* **AVAILABLE RECORDS**:
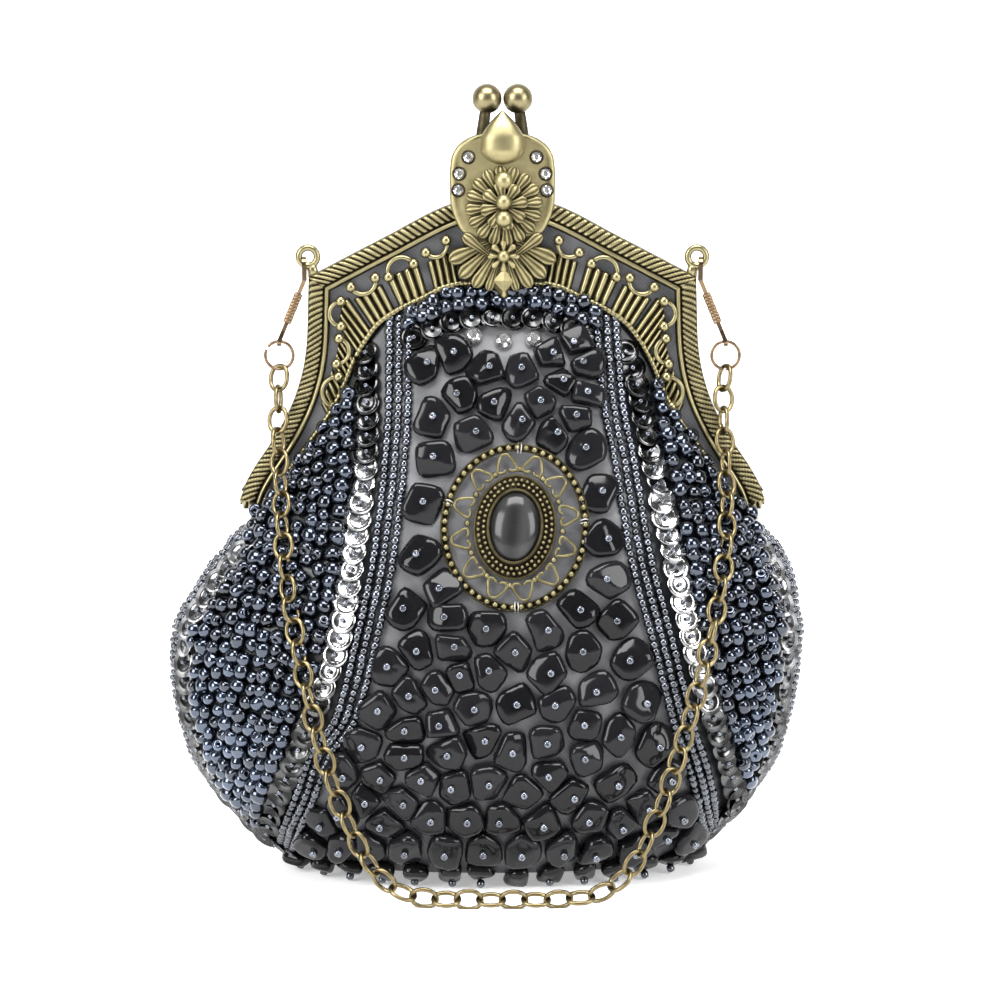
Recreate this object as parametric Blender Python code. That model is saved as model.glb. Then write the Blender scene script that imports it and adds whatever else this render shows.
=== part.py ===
"""Beaded kiss-lock evening handbag with a hinged filigree frame and a chain handle.

Units are metres, +Z is up and the front of the bag faces -Y.
The origin is on the flat underside, below the plane where the two half frames meet.
"""

import math

import bmesh
import bpy
import numpy as np
from mathutils import Matrix, Vector

MM = 0.001

# Clearances
PLAY = 0.3 * MM
FINE_PLAY = 0.15 * MM
HALF_SEAM = 0.15 * MM
HINGE_PLAY = 0.08 * MM
# Points of a drawn outline closer than this are one
MERGE = 0.01 * MM

# Pouch, sewn from a front and a back panel with a lining inside each
HINGE_HEIGHT = 93.0 * MM
POUCH_HALF_WIDTH = 78.5 * MM
POUCH_HALF_DEPTH = 31.0 * MM
SEAM_STRIP = 0.9 * MM
CLOTH = 1.0 * MM
BEADED_CLOTH = 2.0 * MM
LINING = 0.5 * MM
LINING_PLAY = 0.2 * MM
# Cloth left free below and above the hinge at the back, where it folds
FOLD_BELOW = 8.0 * MM
FOLD_ABOVE = 4.0 * MM
BACK_PANEL_TOP = HINGE_HEIGHT - FOLD_BELOW
FLAP_BOTTOM = HINGE_HEIGHT + FOLD_ABOVE
SWAY = 5.0 * MM

# Half frames
FRAME_HALF_WIDTH = 65.3 * MM
FRAME_RISE = 77.0 * MM
FRAME_THICKNESS = 3.6 * MM
BORDER_WIDTH = 5.5 * MM
FILIGREE_THICKNESS = 1.2 * MM
FILIGREE_SETBACK = 0.2 * MM
FILIGREE_BITE = 0.6 * MM
RIM_WIDTH = 1.3 * MM
BAR_WIDTH = 1.5 * MM
WINDOWS = 8
# Ends of the feet, as shares of the frame's rise above the hinge
FRONT_FOOT_SHARE = -0.0104
BACK_FOOT_SHARE = 0.013
FRONT_FOOT_BOTTOM = HINGE_HEIGHT + FRONT_FOOT_SHARE * FRAME_RISE
BACK_FOOT_BOTTOM = HINGE_HEIGHT + BACK_FOOT_SHARE * FRAME_RISE

# Hinge rivets, whose axis runs along X through both feet
LUG_RADIUS = 2.2 * MM
LUG_THICKNESS = 1.2 * MM
LUG_INSET = 3.3 * MM
LUG_INNER_X = FRAME_HALF_WIDTH - LUG_INSET
POCKET_RADIUS = 2.5 * MM
RIVET_RADIUS = 0.6 * MM
RIVET_HEAD_RADIUS = 1.1 * MM
RIVET_HEAD = 0.5 * MM

# Ears, which stand on the frame's corners
EAR_OUTWARDS = 0.14 * MM
EAR_RISE = 5.0 * MM
EAR_OUTER_RADIUS = 2.9 * MM
EAR_HOLE_RADIUS = 1.7 * MM
EAR_THICKNESS = 1.6 * MM
EAR_Y = -HALF_SEAM - FRAME_THICKNESS / 2
EAR_NECK = 2.6 * MM

# Kiss-lock balls
BALL_RADIUS = 3.65 * MM
BALL_RISE = 3.1 * MM
STEM_FOOT_X = 7.0 * MM
STEM_FOOT_RADIUS = 1.5 * MM
STEM_NECK_RADIUS = 1.1 * MM

# Crest on each half frame
CREST_THICKNESS = 1.3 * MM
CREST_HALF_WIDTH = 13.2 * MM
CREST_OVERHANG = 3.1 * MM
CREST_HEIGHT = 45.0 * MM
ROSETTE_SHARE = 0.5
ROSETTE_RADIUS = 9.4 * MM
ROSETTE_DOME = 2.6 * MM
STONE_RADIUS = 1.35 * MM
STONE_DEPTH = 1.0 * MM
GEM_TABLE_SHARE = 0.55

# Medallion on the front panel
MEDALLION_X = 3.0 * MM
MEDALLION_DROP = 3.5 * MM
MEDALLION_HEIGHT = HINGE_HEIGHT - MEDALLION_DROP
MEDALLION_HALF_WIDTH = 18.1 * MM
MEDALLION_HALF_HEIGHT = 20.6 * MM
MEDALLION_THICKNESS = 1.0 * MM
MEDALLION_LOOPS = 12
MEDALLION_STAND_OFF = 0.7 * MM
BEZEL_HALF_WIDTH = 9.9 * MM
BEZEL_HALF_HEIGHT = 12.8 * MM
BEZEL_THICKNESS = 1.6 * MM
CABOCHON_HALF_WIDTH = 6.1 * MM
CABOCHON_HALF_HEIGHT = 7.8 * MM
CABOCHON_RISE = 3.0 * MM
MEDALLION_TILT = math.radians(5)

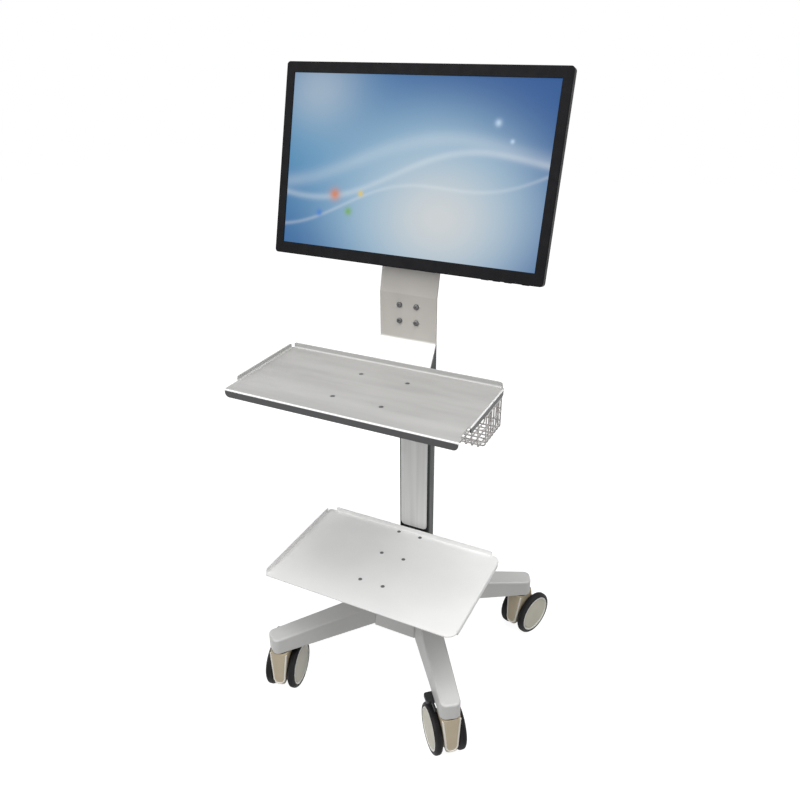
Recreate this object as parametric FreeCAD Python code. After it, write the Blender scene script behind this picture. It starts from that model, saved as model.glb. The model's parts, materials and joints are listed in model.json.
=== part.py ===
import FreeCAD, Part
import math
import os
from FreeCAD import Vector as V

# Ultrasound machine cart: a cast four-legged base on twin-wheel casters, one column, a lower tray,
# an upper tray on a folded steel bracket that leans back and carries a flat display, and a wire basket.
# Frame: +X to the right of a person facing the display, -Y towards that person, +Z up, millimetres.
# Everything is first built around the column's axis (x = 0, y = 0, floor at z = 0). At the end the whole
# cart is moved so that the origin is the middle of its footprint box, on the floor.

# ---------------------------------------------------------------- heights above the floor
BASE_TOP = 154.0
LOWER_TRAY_TOP = 315.4
UPPER_TRAY_TOP = 727.0
COLUMN_TOP = 740.0
POST_TOP = 850.0

# ---------------------------------------------------------------- cast base
FRONT_SWIVEL_X = 190.0
FRONT_SWIVEL_Y = -266.5
REAR_SWIVEL_X = 204.0
REAR_SWIVEL_Y = 122.0
FRONT_LEG_ROOT_Y = 5.0          # where the two front legs' centre lines meet
REAR_LEG_ROOT_Y = 24.0          # where the two rear legs' centre lines meet
LEG_OVERHANG = 21.0             # leg beyond the swivel axis
LEG_TOP_ROOT_WIDTH = 48.0
LEG_TOP_END_WIDTH = 40.0
LEG_BOTTOM_ROOT_WIDTH = 74.0
LEG_BOTTOM_END_WIDTH = 39.0
LEG_END_THICKNESS = 35.5
LEG_END_RADIUS = 13.0
LEG_POCKET_WIDTH = 20.0
LEG_POCKET_START = 135.0
LEG_POCKET_END_MARGIN = 34.0    # solid metal kept inward of the swivel axis
HUB_THICKNESS = 44.0
HUB_PLATE = 8.0                 # metal above the pockets
HUB_FRONT_Y = -117.5
HUB_FRONT_HALF = 46.5
HUB_SIDE_HALF = 80.0
HUB_SIDE_FRONT_Y = -60.0
HUB_SIDE_REAR_Y = 40.0
HUB_REAR_Y = 76.0
HUB_REAR_HALF = 46.0
HUB_DRAFT = 7.0                 # hub walls lean in by this from bottom to top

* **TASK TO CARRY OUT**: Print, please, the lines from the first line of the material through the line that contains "BACK_FOOT_BOTTOM = HINGE_HEIGHT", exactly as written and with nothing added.

* **FULL OUTPUT**:
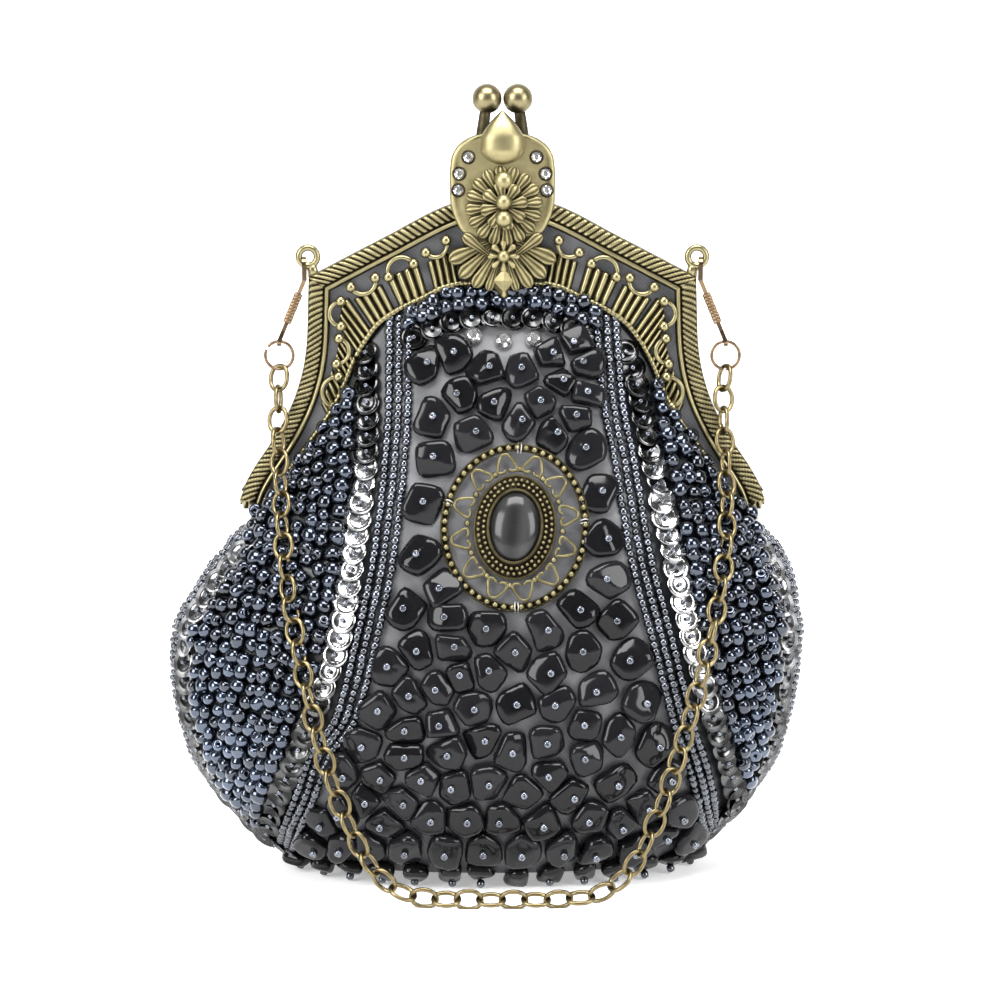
Recreate this object as parametric Blender Python code. That model is saved as model.glb. Then write the Blender scene script that imports it and adds whatever else this render shows.
=== part.py ===
"""Beaded kiss-lock evening handbag with a hinged filigree frame and a chain handle.

Units are metres, +Z is up and the front of the bag faces -Y.
The origin is on the flat underside, below the plane where the two half frames meet.
"""

import math

import bmesh
import bpy
import numpy as np
from mathutils import Matrix, Vector

MM = 0.001

# Clearances
PLAY = 0.3 * MM
FINE_PLAY = 0.15 * MM
HALF_SEAM = 0.15 * MM
HINGE_PLAY = 0.08 * MM
# Points of a drawn outline closer than this are one
MERGE = 0.01 * MM

# Pouch, sewn from a front and a back panel with a lining inside each
HINGE_HEIGHT = 93.0 * MM
POUCH_HALF_WIDTH = 78.5 * MM
POUCH_HALF_DEPTH = 31.0 * MM
SEAM_STRIP = 0.9 * MM
CLOTH = 1.0 * MM
BEADED_CLOTH = 2.0 * MM
LINING = 0.5 * MM
LINING_PLAY = 0.2 * MM
# Cloth left free below and above the hinge at the back, where it folds
FOLD_BELOW = 8.0 * MM
FOLD_ABOVE = 4.0 * MM
BACK_PANEL_TOP = HINGE_HEIGHT - FOLD_BELOW
FLAP_BOTTOM = HINGE_HEIGHT + FOLD_ABOVE
SWAY = 5.0 * MM

# Half frames
FRAME_HALF_WIDTH = 65.3 * MM
FRAME_RISE = 77.0 * MM
FRAME_THICKNESS = 3.6 * MM
BORDER_WIDTH = 5.5 * MM
FILIGREE_THICKNESS = 1.2 * MM
FILIGREE_SETBACK = 0.2 * MM
FILIGREE_BITE = 0.6 * MM
RIM_WIDTH = 1.3 * MM
BAR_WIDTH = 1.5 * MM
WINDOWS = 8
# Ends of the feet, as shares of the frame's rise above the hinge
FRONT_FOOT_SHARE = -0.0104
BACK_FOOT_SHARE = 0.013
FRONT_FOOT_BOTTOM = HINGE_HEIGHT + FRONT_FOOT_SHARE * FRAME_RISE
BACK_FOOT_BOTTOM = HINGE_HEIGHT + BACK_FOOT_SHARE * FRAME_RISE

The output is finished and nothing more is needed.